My alchemy group reconvened recently, for no particular reason. It had been two years since our last meeting, and we took a few moments to catch up on what had been happening. Four of us had gotten married since our last meeting (two to one other). Others had weathered health issues, career challenges, and various other things. Some of us talked about poetry. One member shared a poem she had memorized, “And for No Reason,” by Hafiz:
For no reason
I start skipping like a child.
For no reason
I turn into a leaf
That is carried so high
I kiss the Sun’s mouth
For no reason
A thousand birds
Choose my head for a conference table,
Start passing their
Cups of wine
And their wild songbooks all around.
For every reason in existence
I begin to eternally,
To eternally laugh and love!
When I turn into a leaf
And start dancing,
I run to kiss our beautiful Friend
And I dissolve in the Truth
That I Am.
There was silence for awhile after this poem was recited as we allowed it to set the tone for the evening.
We were asked to comment, also, on where we felt stuck or what felt challenging for us right now. As you can likely tell from the infrequency of posts on this blog, I have not been feeling too productive. I have been productive, but it feels like my energy is going in so many different directions, to so many demands and passions, that I am not feeling quite satisfied with my efforts in any area. I feel scattered and out of focus. (I have written about this problem before.)
When we began the image making, I fell right back into the familiar process, surveying materials, picking up what called to me. As is often the case, I had no plan. I started putting things together and let them become whatever they seemed to want to become. I quickly came to feel like nothing was really coming together. There were objects I knew I wanted to use and was not willing to put down, but I could not bring them together into any one vision that seemed to cohere. As things were winding down, I was tired and felt my project was unfinished, but I lacked the energy to take it any further.

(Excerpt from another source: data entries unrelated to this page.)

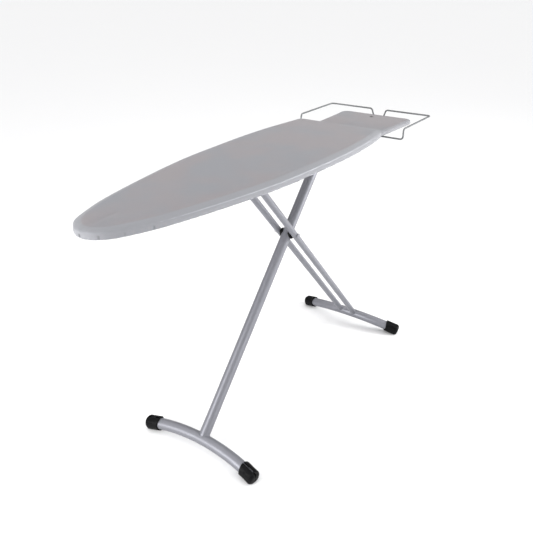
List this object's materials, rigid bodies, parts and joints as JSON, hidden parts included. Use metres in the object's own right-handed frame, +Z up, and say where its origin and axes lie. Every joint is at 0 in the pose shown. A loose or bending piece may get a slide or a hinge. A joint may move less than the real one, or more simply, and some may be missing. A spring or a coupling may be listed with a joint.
{
  "type": "ironing board",
  "caption": "Folding ironing board with a padded boat-shaped top, a lower rest plate with wire hoops for the iron, crossed tube legs and bowed feet with end caps.",
  "frame": {"origin": "on the floor under the middle of the overall box", "axes": "+X along the board from the nose to the rest plate, +Y across the board, +Z up; left is -Y"},
  "size_m": [1.4724, 0.4636, 0.9],
  "materials": {
    "cover_fabric": "silver-grey cotton-type weave",
    "felt": "pale needled felt",
    "mesh_steel": "silver-grey powder coat",
    "frame_steel": "silver-grey powder coat",
    "leg_steel": "silver-grey powder coat, satin",
    "wire_steel": "grey coated wire",
    "black_plastic": "moulded black, slightly glossy",
    "white_nylon": "natural nylon",
    "zinc_steel": "bright zinc plate",
    "fibreboard": "pressed fibreboard"
  },
  "bodies": {
    "board": {"board_cover": "cover_fabric", "felt_pad": "felt", "mesh_panel": "mesh_steel", "edge_rim": "frame_steel", "rest_plate_cover": "cover_fabric", "rest_plate_pad": "felt", "rest_plate": "fibreboard", "rest_plate_plug": "black_plastic", "rest_rail_left": "frame_steel", "rest_rail_right": "frame_steel", "rest_rail_screws": "zinc_steel", "brace_1": "frame_steel", "brace_2": "frame_steel", "cross_bar_1": "frame_steel", "cross_bar_2": "frame_steel", "cross_bar_3": "frame_steel", "spine_channel": "frame_steel", "leg_bracket": "frame_steel", "leg_pin": "zinc_steel", "rod_bracket_front": "frame_steel", "rod_bracket_rear": "frame_steel", "guide_rod": "zinc_steel", "iron_rest_left": "wire_steel", "iron_rest_right": "wire_steel", "wire_clamp_left": "black_plastic", "wire_clamp_right": "black_plastic", "wire_clamp_rear": "black_plastic"},
    "release": {"release_lever": "zinc_steel", "lever_grip": "black_plastic"},
    "front_leg": {"front_leg_tube": "leg_steel", "front_leg_plug": "black_plastic", "leg_bush": "white_nylon", "front_foot_tube": "leg_steel", "front_cap_left": "black_plastic", "front_cap_right": "black_plastic", "cross_spacer_left": "black_plastic", "cross_spacer_right": "black_plastic"},
    "rear_leg": {"rear_leg_tube_left": "leg_steel", "rear_leg_tube_right": "leg_steel", "rear_leg_plugs": "black_plastic", "rear_foot_tube": "leg_steel", "rear_cap_left": "black_plastic", "rear_cap_right": "black_plastic", "cross_bolt": "leg_steel", "cross_nut": "zinc_steel", "slider_axle": "zinc_steel", "axle_clips": "zinc_steel", "axle_washers": "white_nylon"},
    "slider": {"carriage": "black_plastic", "lock_spring": "zinc_steel"},
    "lock": {"lock_plates": "zinc_steel"}
  },
  "joints": [
    {"name": "leg_fold", "type": "hinge", "parent": "board", "child": "front_leg", "pos_m": [0.31775, 0, 0.855], "axis": [0, 1, 0], "range_deg": [0, 45.6]},
    {"name": "leg_cross", "type": "hinge", "parent": "front_leg", "child": "rear_leg", "pos_m": [0.08629, 0, 0.59246], "axis": [0, -1, 0], "range_deg": [0, 91.2]},
    {"name": "carriage_level", "type": "hinge", "parent": "rear_leg", "child": "slider", "pos_m": [-0.14517, 0, 0.855], "axis": [0, 1, 0], "range_deg": [0, 45.6]},
    {"name": "release_pull", "type": "hinge", "parent": "board", "child": "release", "pos_m": [-0.23625, -0.007, 0.8862], "axis": [-1, 0, 0], "range_deg": [0, 12], "stiffness_Nm_per_rad": 0.6, "springref_deg": -8.59},
    {"name": "lock_tilt", "type": "hinge", "parent": "slider", "child": "lock", "pos_m": [-0.15317, 0, 0.8639], "axis": [0, -1, 0], "range_deg": [0, 4.6]}
  ],
  "couplings": [
    {"joint": "leg_cross", "follows": "leg_fold", "ratio": 2},
    {"joint": "carriage_level", "follows": "leg_fold", "ratio": 1},
    {"joint": "lock_tilt", "follows": "release_pull", "ratio": 0.38}
  ]
}
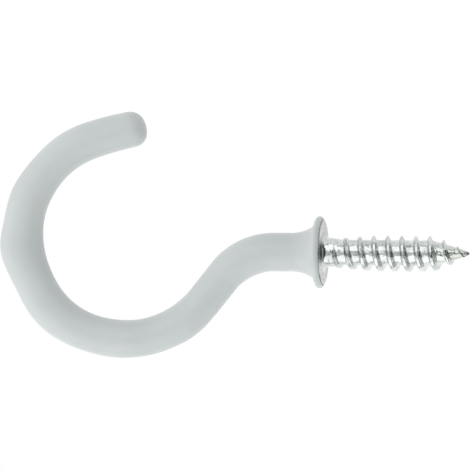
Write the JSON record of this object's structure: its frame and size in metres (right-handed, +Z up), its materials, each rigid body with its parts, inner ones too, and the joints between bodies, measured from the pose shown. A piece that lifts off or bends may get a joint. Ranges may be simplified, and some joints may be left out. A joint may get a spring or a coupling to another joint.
{
  "type": "screw hook",
  "caption": "Plastic-coated cup hook with a round open bow, a shouldered collar and a wood-screw thread, for hanging light things from a wall or shelf.",
  "frame": {"origin": "centre of the collar's back face, where it seats on the wall", "axes": "+X along the screw to its point, +Z up, the hook in the XZ plane with its bow towards -X and its mouth up"},
  "size_m": [0.0468, 0.0072, 0.0243],
  "materials": {
    "zinc_plated_steel": "bright zinc plating, rolled thread with fine burrs and seams on its crests",
    "soft_plastic_skin": "dip-moulded satin vinyl, pale grey-white, with soft lumps where it pooled"
  },
  "bodies": {
    "root": {"steel_hook": "zinc_plated_steel", "plastic_coating": "soft_plastic_skin"}
  },
  "joints": []
}
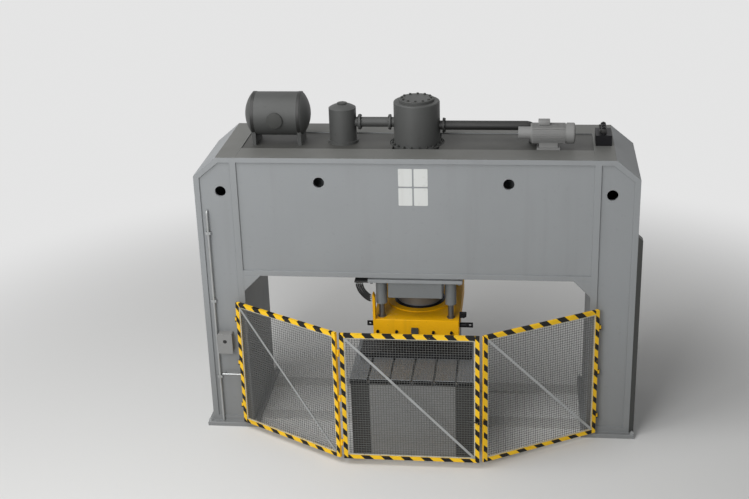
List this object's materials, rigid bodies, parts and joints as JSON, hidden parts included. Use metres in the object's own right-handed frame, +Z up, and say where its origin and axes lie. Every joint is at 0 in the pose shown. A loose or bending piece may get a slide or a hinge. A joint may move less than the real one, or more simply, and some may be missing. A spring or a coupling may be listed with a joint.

As everyone presented their work and invited comment, I was amazed at the vast difference between how I viewed my work and how the group viewed it. “You made three different things! That’s amazing! How did find time to make three things when I barely finished one?” What looked to me like one fragmented idea that had never came together was actually reading to others as prolific and varied. What if I shifted my picture of other areas of my life this way? What if, instead of one grand idea called my life that is harried and fragmented and not quite coming together to form a big picture there are many different ideas at once: practicing therapy, renovating a house, spiritual practice? What if each aspect is its own work of art that doesn’t need to be part of a bigger picture?
Perhaps it’s time to understand that feeling pulled in many different directions at once is just part of the way my psyche operates. Perhaps, like getting lost, this is just how I move through the world, uncomfortable though it may sometimes be. Perhaps this is what my psyche needs in order to flourish. Perhaps this is true, and for no reason.